Também o partido Rede Sustentabilidade foi ao Supremo — nesse caso, com uma Ação Direta de Inconstitucionalidade. O relator desse recurso já foi sorteado: é o ministro Celso de Mello, o que deve ter deixando o bolsonarismo de orelha em pé. Ele é também o relator do inquérito que apura se o presidente Jair Bolsonaro tentou fazer uma intervenção indevida na PF buscando resguardar seu próprio interesse e de aliados. A investigação foi pedida pela Procuradoria Geral da República depois que Sergio Moro, ex-ministro da Justiça, acusou o presidente.
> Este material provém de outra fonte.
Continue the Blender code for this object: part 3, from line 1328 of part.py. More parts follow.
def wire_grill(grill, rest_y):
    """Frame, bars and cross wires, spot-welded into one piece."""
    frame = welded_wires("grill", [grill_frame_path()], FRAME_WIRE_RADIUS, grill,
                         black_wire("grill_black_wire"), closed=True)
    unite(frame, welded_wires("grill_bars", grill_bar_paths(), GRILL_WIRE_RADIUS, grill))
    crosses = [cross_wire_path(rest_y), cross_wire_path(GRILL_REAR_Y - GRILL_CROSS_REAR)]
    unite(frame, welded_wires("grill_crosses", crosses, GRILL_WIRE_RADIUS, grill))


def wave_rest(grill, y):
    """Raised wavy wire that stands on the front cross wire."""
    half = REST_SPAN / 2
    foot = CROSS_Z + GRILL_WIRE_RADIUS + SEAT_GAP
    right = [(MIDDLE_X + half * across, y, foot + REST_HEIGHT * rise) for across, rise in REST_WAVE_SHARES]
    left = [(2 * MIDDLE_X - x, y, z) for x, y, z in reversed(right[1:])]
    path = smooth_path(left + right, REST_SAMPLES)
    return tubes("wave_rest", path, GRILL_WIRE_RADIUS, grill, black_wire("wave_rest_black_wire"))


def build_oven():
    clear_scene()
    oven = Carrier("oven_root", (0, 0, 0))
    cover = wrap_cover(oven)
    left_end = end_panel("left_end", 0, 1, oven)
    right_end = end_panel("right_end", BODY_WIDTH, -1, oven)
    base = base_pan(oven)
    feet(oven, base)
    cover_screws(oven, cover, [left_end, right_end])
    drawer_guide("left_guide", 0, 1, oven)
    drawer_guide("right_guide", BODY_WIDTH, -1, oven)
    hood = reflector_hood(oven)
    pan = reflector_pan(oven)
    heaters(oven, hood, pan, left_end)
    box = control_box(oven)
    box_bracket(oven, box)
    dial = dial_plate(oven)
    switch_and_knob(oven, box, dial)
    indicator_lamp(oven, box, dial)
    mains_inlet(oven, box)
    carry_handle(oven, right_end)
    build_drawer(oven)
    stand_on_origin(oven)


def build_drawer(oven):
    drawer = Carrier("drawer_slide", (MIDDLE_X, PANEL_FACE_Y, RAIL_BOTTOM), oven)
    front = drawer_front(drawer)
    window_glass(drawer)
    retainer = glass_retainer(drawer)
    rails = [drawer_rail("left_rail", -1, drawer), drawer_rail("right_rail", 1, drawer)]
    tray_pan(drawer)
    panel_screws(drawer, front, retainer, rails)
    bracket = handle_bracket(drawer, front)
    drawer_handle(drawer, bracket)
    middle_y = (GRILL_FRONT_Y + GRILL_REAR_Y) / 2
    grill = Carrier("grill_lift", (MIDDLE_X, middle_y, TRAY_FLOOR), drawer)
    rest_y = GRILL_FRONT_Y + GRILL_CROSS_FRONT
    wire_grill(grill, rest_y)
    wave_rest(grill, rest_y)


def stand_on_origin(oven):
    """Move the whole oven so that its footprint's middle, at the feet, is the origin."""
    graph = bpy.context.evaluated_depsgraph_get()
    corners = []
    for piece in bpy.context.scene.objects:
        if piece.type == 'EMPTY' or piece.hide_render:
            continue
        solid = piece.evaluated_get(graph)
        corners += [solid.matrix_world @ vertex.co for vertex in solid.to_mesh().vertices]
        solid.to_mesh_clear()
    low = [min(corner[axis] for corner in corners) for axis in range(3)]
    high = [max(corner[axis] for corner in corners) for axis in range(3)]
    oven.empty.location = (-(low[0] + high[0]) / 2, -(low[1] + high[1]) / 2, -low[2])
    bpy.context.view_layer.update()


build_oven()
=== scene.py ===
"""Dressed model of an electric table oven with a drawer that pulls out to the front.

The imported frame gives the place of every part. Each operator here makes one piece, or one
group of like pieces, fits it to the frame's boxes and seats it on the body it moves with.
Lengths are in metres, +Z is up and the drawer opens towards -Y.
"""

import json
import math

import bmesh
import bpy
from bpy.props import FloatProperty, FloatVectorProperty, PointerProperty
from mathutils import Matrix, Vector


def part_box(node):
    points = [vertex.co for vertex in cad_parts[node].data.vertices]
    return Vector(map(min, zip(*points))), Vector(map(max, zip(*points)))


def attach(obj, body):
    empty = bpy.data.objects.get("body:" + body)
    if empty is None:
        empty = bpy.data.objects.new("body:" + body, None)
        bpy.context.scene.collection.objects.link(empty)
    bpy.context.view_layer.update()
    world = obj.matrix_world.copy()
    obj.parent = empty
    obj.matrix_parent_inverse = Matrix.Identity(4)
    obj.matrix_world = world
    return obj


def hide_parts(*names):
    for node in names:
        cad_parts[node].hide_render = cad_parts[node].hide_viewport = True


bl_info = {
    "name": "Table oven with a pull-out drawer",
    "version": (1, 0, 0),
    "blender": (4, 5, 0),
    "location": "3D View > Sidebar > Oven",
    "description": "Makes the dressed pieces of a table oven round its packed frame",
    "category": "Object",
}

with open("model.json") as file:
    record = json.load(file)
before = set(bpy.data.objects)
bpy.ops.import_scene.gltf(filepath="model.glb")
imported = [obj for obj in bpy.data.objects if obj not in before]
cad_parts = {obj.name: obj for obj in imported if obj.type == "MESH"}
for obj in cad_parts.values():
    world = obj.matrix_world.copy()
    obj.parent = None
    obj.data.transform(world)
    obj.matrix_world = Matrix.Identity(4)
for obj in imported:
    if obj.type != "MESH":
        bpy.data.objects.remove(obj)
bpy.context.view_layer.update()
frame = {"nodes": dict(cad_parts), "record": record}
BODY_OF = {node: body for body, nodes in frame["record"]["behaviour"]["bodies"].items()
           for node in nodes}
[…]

Como as duas ações tratam da mesma matéria, é certo que a Reclamação também deve ser distribuída a Celso de Mello. E, parece-me, será essa a ação que o ministro vai julgar. Do ponto de vista técnico, não vejo como a questão possa ser matéria de ADI. Não se trata de contestar, no caso, a constitucionalidade de uma lei ou de parte dela. A Reclamação serve justamente para que o tribunal acuse que uma competência sua não foi respeitada, como é o caso. O mais provável e que Mello não reconheça a ação da Rede e julgue apenas a do Ministério Público do Rio.
Pois é... Lá vai o ministro entrar na mira das abelhas assassinas que só produzem fel nas redes bolsonaristas. O voto dado pelos dois desembargadores do Rio é tão esdrúxulo, tão absolutamente sem sentido — ao menos segundo jurisprudência do tribunal — que, suponho, o ministro tomará a sua decisão quase que movido pelo tédio. O que espanta é que os dois desembargadores tenham se prestado a tal papel.
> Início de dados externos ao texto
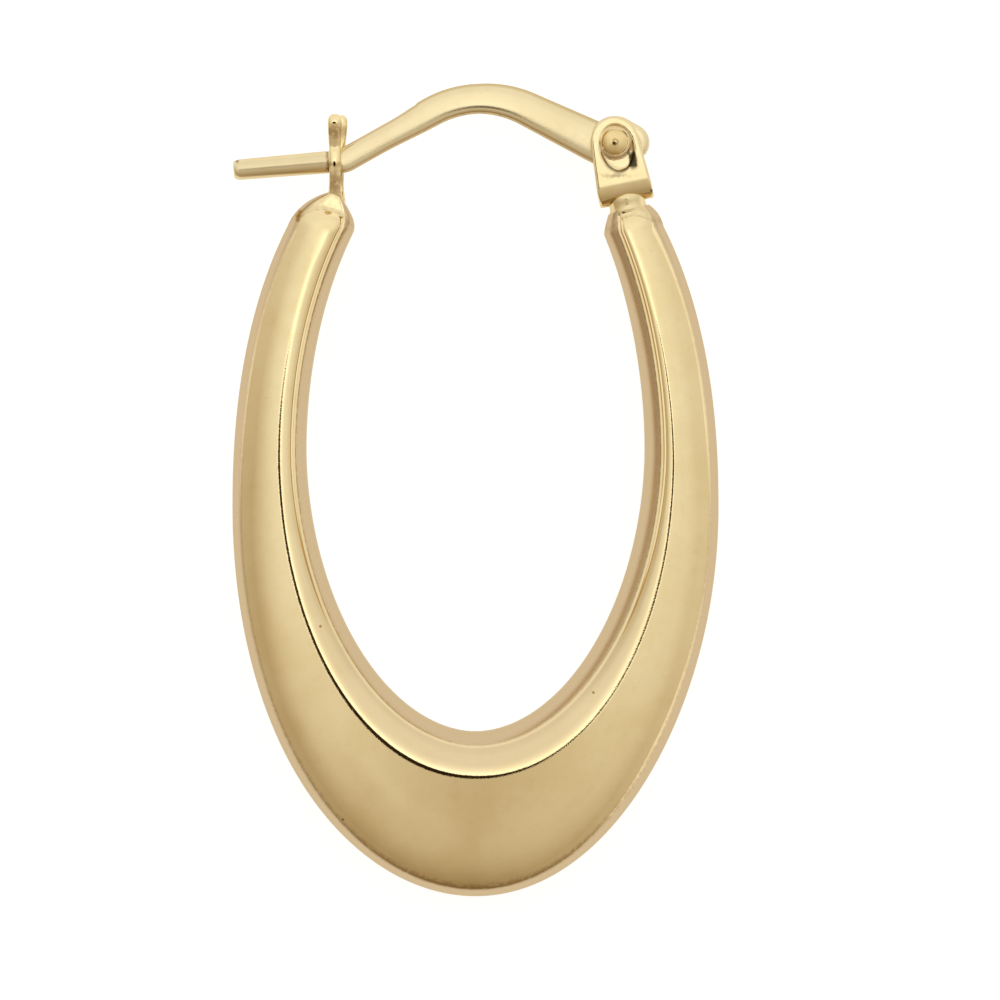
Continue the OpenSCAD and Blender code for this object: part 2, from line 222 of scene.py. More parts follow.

Desde 1999, jurisprudência do Supremo decidiu que aqueles que perdem o cargo que lhes garantia o foro especial — que pertence à função, não à pessoa — voltem para a primeira instância.
Se a coisa tivesse ficado por aí apenas, Flávio estaria agora com foro no STF, já que se tornou senador. Ocorre que, em 2018, este tribunal decidiu que "o foro por prerrogativa de função aplica-se apenas aos crimes cometidos durante o exercício do cargo e relacionados às funções desempenhadas".
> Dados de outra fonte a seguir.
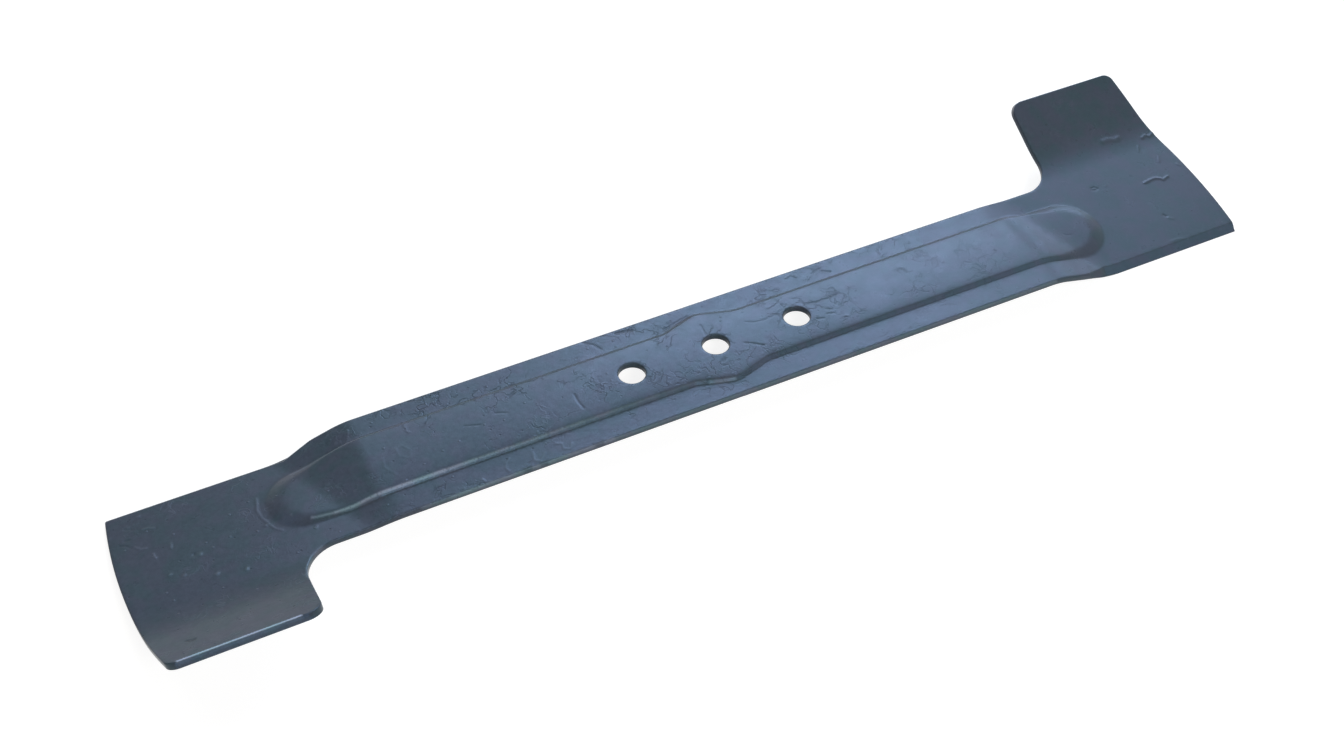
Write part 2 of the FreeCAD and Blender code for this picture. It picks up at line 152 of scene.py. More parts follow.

Assim, a combinação das decisões de 1999 e de 2018 resulta no óbvio: Flávio tem de permanecer na primeira instância. Afinal:
1: ele não tem mais foro no Tribunal de Justiça porque cessou seu mandato de deputado estadual;
2: ele não tem foro no STF porque o crime que lhe atribuem foi cometido antes de ser senador.
Haveria uma única chance de a investigação contra Flávio ficar no TJ, também segundo a jurisprudência do STF: se a instrução processual já tivesse chegado ao fim, com a publicação do despacho de intimação para apresentação de alegações finais. Mas se está muito longe disso. O senador ainda nem é réu.
O despacho de Celso é certo como a luz do dia: vai devolver a investigação para a primeira instância. A hipótese remota é a de que o ministro entenda que caberia Recurso Especial ao STJ antes de apelar o STF. Não creio: afinal, reitere-se, o tribunal constitucional já se pronunciou a respeito.
Quem não cansa de passar vergonha nesse caso é o desembargador Rangel. Ele já defendeu em livro o fim do foro quando cessa a atividade que garante ao indivíduo tal condição. Afirma, no entanto, que, no caso de Flávio, é diferente. É mesmo? Por quê? Ah, porque ele se elegeu senador em seguida. E daí? Em que lei ou em que jurisprudência o doutor encontrou esta saída fabulosa do direito criativo?
Michel Temer, um ex-presidente, foi para a primeira instância em razão desse entendimento. Rangel e Mônica Toledo inventaram o foro perpétuo.
Era e sou da opinião de que o foro de um político deva ser aquele que lhe garante a função que ocupa, pouco importando a data do crime imputado. Mas essa posição foi derrotada no Supremo. Fim de papo! De resto, foi isso o que os bolsonaristas — e o próprio Bolsonaro — pediram nas ruas. Só não contavam que, um dia, Flávio seria vítima das suas próprias convicções, não é mesmo?
O Flávio Bolsonaro voltará para as mãos do outro Flávio, o Itabaiana.